━━ Provided material

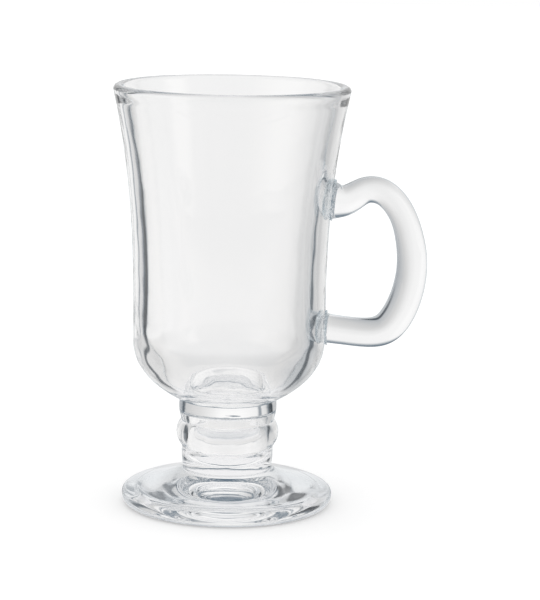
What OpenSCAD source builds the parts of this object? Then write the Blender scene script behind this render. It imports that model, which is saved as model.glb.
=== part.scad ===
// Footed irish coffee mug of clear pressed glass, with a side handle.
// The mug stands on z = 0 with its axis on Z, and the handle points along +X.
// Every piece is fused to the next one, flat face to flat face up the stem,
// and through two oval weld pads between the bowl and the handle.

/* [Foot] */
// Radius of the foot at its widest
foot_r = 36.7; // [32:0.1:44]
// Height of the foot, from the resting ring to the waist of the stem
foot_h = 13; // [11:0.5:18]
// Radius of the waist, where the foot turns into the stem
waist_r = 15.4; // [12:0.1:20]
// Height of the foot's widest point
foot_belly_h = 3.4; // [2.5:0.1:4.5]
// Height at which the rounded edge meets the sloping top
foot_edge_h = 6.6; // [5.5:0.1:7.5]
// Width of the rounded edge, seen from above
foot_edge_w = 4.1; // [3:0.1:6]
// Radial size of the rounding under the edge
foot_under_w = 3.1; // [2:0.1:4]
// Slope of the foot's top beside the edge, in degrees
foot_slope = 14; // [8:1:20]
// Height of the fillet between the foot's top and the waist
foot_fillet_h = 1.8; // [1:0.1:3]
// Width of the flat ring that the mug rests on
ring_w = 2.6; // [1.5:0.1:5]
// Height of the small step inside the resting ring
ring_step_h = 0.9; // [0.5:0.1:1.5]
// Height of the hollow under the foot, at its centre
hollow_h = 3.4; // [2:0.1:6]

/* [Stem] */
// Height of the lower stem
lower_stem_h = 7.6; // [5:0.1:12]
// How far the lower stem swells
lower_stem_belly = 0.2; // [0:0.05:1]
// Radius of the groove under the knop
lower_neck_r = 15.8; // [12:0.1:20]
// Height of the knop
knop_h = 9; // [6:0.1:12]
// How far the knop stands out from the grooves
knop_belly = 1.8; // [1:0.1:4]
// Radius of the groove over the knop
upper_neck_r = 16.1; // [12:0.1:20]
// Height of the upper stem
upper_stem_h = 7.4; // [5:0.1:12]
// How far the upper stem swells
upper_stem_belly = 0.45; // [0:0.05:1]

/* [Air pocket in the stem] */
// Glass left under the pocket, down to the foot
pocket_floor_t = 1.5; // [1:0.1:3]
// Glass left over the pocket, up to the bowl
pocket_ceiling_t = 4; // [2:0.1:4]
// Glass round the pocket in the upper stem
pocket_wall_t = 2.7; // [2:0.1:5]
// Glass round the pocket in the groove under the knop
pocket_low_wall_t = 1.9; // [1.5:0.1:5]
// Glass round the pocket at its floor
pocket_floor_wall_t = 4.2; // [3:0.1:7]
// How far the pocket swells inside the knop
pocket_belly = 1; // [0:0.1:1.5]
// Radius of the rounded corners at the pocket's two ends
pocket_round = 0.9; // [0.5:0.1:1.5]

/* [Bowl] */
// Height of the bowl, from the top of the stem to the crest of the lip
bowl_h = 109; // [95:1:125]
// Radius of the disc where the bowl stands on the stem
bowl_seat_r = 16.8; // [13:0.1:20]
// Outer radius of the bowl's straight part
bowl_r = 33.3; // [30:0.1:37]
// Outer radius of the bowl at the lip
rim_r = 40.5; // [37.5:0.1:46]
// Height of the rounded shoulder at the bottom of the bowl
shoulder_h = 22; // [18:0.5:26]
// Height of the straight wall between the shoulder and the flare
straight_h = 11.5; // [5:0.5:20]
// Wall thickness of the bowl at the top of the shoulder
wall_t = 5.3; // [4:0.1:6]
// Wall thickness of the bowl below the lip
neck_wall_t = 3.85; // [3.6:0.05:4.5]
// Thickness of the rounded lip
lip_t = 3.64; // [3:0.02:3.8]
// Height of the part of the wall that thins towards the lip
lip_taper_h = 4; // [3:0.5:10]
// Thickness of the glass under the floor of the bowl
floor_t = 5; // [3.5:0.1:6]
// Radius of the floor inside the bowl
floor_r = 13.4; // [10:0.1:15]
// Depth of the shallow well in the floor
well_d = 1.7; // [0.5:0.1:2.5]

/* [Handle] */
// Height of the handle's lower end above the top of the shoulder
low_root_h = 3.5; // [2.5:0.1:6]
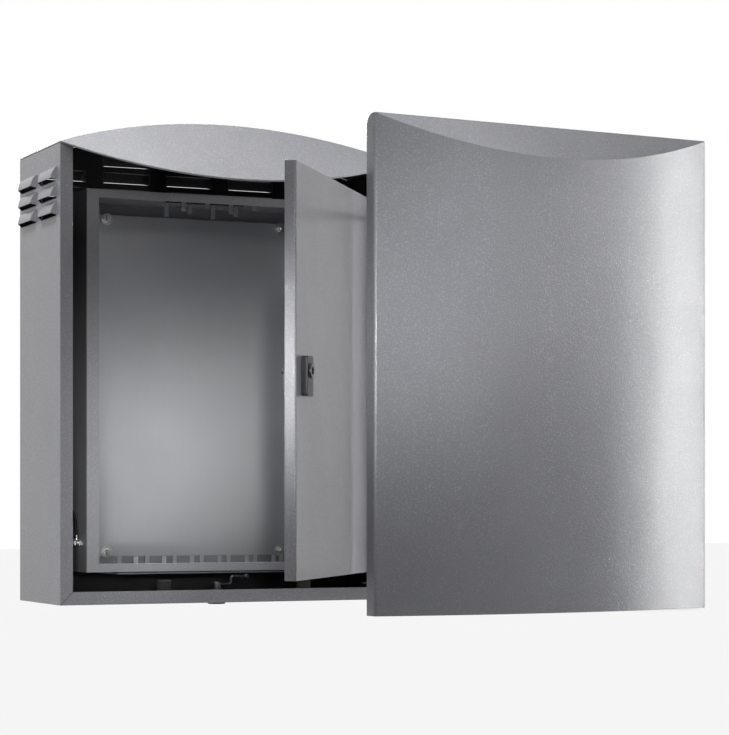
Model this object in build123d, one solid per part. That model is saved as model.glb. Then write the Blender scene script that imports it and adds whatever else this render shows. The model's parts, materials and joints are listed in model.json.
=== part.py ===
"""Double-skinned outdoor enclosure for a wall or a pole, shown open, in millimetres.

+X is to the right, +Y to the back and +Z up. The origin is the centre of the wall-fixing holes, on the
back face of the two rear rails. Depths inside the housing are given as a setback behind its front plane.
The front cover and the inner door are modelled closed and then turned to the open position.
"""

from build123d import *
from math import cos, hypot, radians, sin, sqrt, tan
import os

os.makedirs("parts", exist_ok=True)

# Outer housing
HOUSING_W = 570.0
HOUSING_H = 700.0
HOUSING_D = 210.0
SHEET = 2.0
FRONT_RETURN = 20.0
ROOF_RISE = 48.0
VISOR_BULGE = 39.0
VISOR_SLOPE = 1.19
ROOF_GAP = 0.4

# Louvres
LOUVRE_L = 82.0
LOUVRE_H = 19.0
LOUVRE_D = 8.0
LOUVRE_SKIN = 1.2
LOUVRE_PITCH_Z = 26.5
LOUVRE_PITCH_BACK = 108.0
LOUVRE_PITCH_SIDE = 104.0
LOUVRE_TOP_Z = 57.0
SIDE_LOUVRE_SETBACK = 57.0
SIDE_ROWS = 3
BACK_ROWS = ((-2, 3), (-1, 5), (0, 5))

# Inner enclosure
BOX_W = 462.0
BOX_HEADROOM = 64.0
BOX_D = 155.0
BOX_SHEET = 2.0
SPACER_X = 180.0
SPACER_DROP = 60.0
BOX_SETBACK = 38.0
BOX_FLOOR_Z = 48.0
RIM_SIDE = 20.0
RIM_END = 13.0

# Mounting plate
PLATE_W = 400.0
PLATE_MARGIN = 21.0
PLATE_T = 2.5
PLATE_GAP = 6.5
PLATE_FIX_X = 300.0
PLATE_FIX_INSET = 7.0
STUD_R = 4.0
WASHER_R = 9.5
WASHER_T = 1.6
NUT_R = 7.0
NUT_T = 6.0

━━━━
━━ Provided material

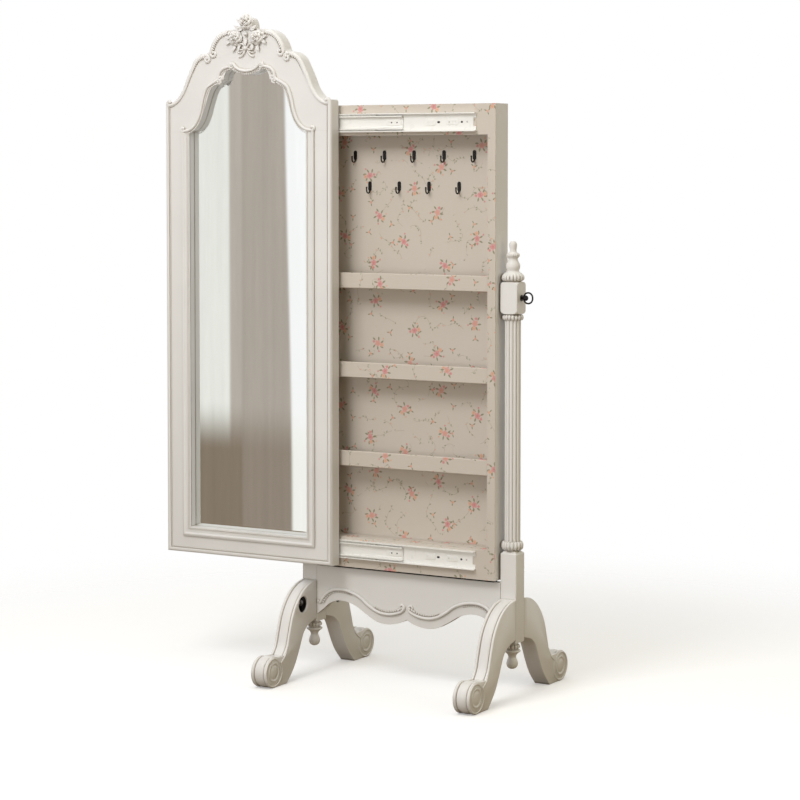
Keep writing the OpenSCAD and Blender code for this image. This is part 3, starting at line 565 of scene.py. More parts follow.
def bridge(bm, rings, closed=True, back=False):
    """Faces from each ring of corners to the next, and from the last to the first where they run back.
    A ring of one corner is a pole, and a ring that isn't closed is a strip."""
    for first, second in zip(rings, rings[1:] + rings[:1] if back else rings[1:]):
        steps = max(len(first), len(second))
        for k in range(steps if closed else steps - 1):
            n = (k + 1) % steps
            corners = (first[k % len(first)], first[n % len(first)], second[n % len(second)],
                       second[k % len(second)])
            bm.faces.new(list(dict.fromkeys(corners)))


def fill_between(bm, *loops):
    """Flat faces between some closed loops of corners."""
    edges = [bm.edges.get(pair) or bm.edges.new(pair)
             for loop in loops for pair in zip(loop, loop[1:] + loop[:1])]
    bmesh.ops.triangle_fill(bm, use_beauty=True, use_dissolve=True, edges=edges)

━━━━

* What the task asks: Copy out precisely the lines from the line with "What OpenSCAD source" to the line with "and the handle." in the material above, including those two lines and omitting all the rest.

* Exercise output:
What OpenSCAD source builds the parts of this object? Then write the Blender scene script behind this render. It imports that model, which is saved as model.glb.
=== part.scad ===
// Footed irish coffee mug of clear pressed glass, with a side handle.
// The mug stands on z = 0 with its axis on Z, and the handle points along +X.
// Every piece is fused to the next one, flat face to flat face up the stem,
// and through two oval weld pads between the bowl and the handle.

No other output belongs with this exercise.